### GOAL OF THE EXERCISE
Give every line of the material again, exactly as written.

### SUPPLIED INFORMATION
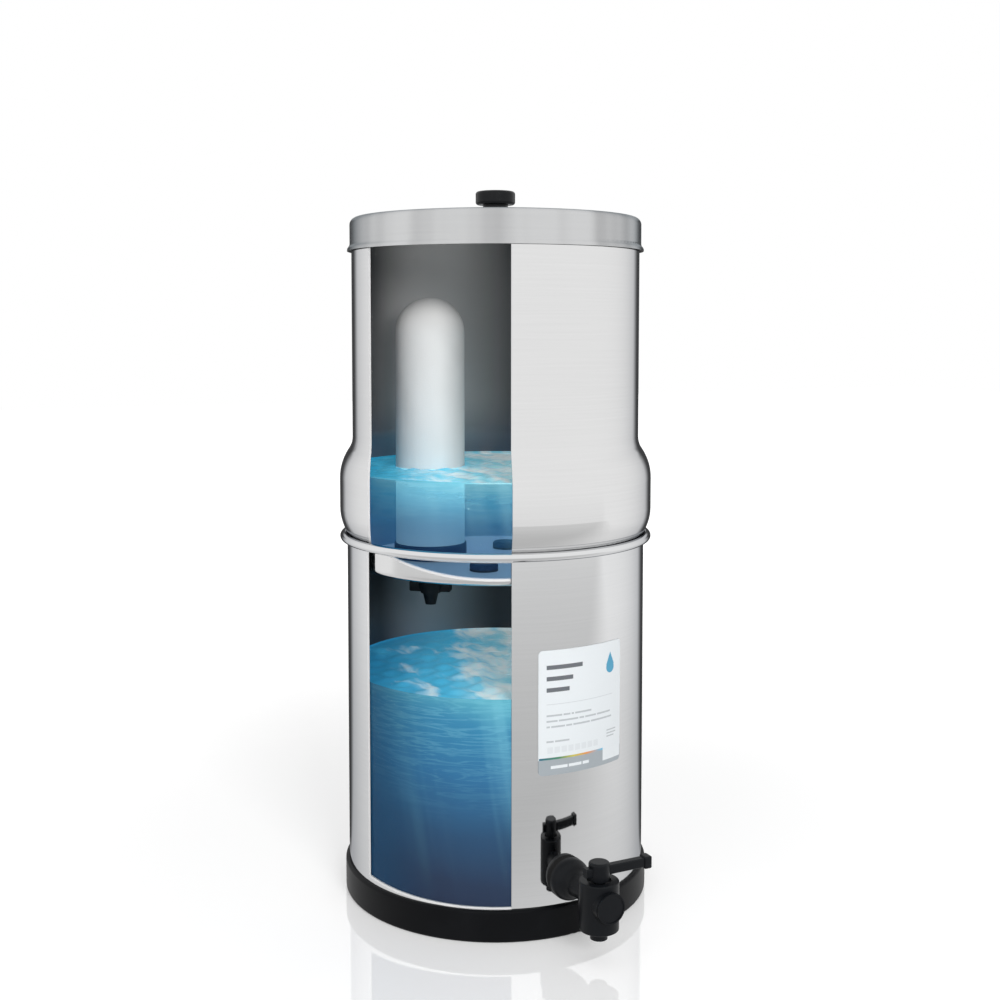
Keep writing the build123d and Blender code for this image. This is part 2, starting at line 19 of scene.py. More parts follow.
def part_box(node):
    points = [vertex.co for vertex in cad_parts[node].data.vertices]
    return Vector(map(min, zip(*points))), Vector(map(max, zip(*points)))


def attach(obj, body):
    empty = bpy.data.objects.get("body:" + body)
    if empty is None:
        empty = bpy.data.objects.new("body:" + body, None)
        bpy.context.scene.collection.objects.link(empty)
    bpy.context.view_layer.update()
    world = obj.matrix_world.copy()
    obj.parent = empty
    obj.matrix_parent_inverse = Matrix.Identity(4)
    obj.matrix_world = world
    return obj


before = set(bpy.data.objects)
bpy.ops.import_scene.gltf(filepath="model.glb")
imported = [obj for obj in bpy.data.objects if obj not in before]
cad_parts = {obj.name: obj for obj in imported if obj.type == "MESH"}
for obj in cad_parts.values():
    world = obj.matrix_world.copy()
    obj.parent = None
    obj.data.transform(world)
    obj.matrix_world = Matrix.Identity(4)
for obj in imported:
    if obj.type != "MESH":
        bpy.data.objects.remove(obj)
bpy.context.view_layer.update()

### ANSWER BELOW
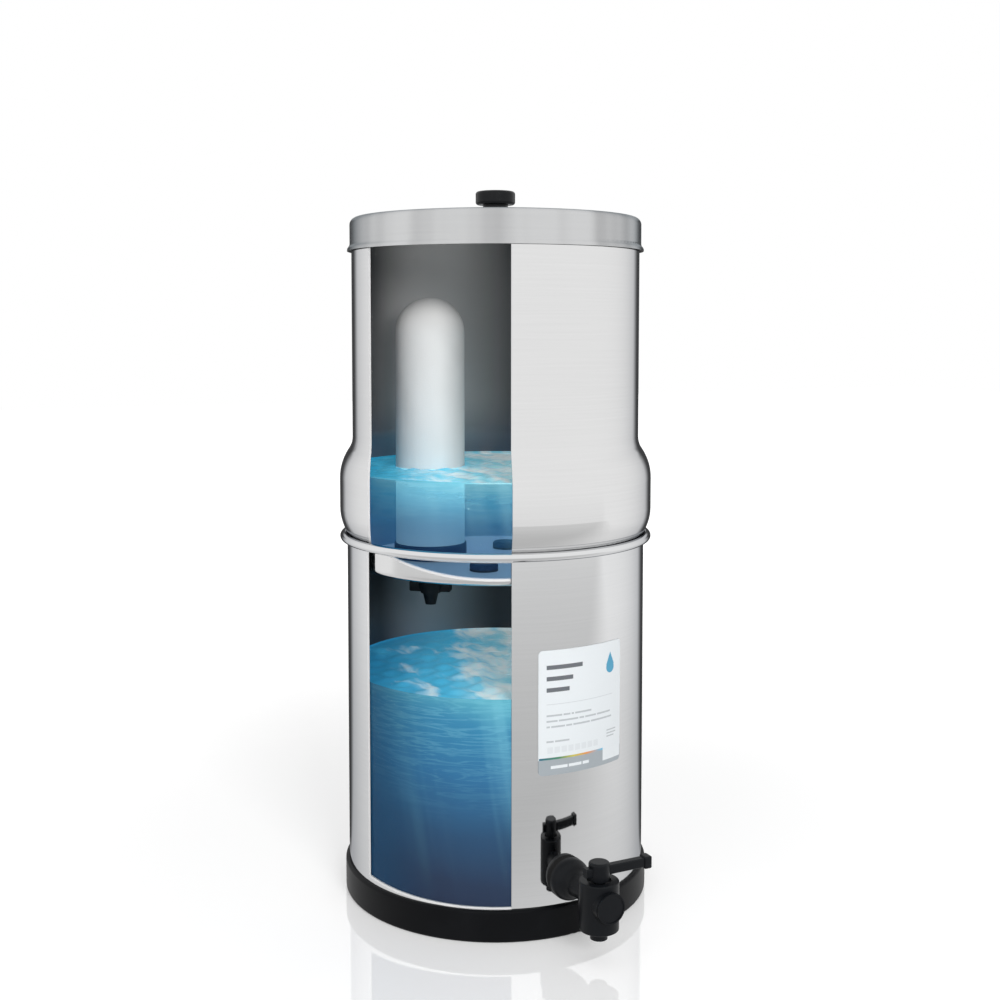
Keep writing the build123d and Blender code for this image. This is part 2, starting at line 19 of scene.py. More parts follow.
def part_box(node):
    points = [vertex.co for vertex in cad_parts[node].data.vertices]
    return Vector(map(min, zip(*points))), Vector(map(max, zip(*points)))


def attach(obj, body):
    empty = bpy.data.objects.get("body:" + body)
    if empty is None:
        empty = bpy.data.objects.new("body:" + body, None)
        bpy.context.scene.collection.objects.link(empty)
    bpy.context.view_layer.update()
    world = obj.matrix_world.copy()
    obj.parent = empty
    obj.matrix_parent_inverse = Matrix.Identity(4)
    obj.matrix_world = world
    return obj


before = set(bpy.data.objects)
bpy.ops.import_scene.gltf(filepath="model.glb")
imported = [obj for obj in bpy.data.objects if obj not in before]
cad_parts = {obj.name: obj for obj in imported if obj.type == "MESH"}
for obj in cad_parts.values():
    world = obj.matrix_world.copy()
    obj.parent = None
    obj.data.transform(world)
    obj.matrix_world = Matrix.Identity(4)
for obj in imported:
    if obj.type != "MESH":
        bpy.data.objects.remove(obj)
bpy.context.view_layer.update()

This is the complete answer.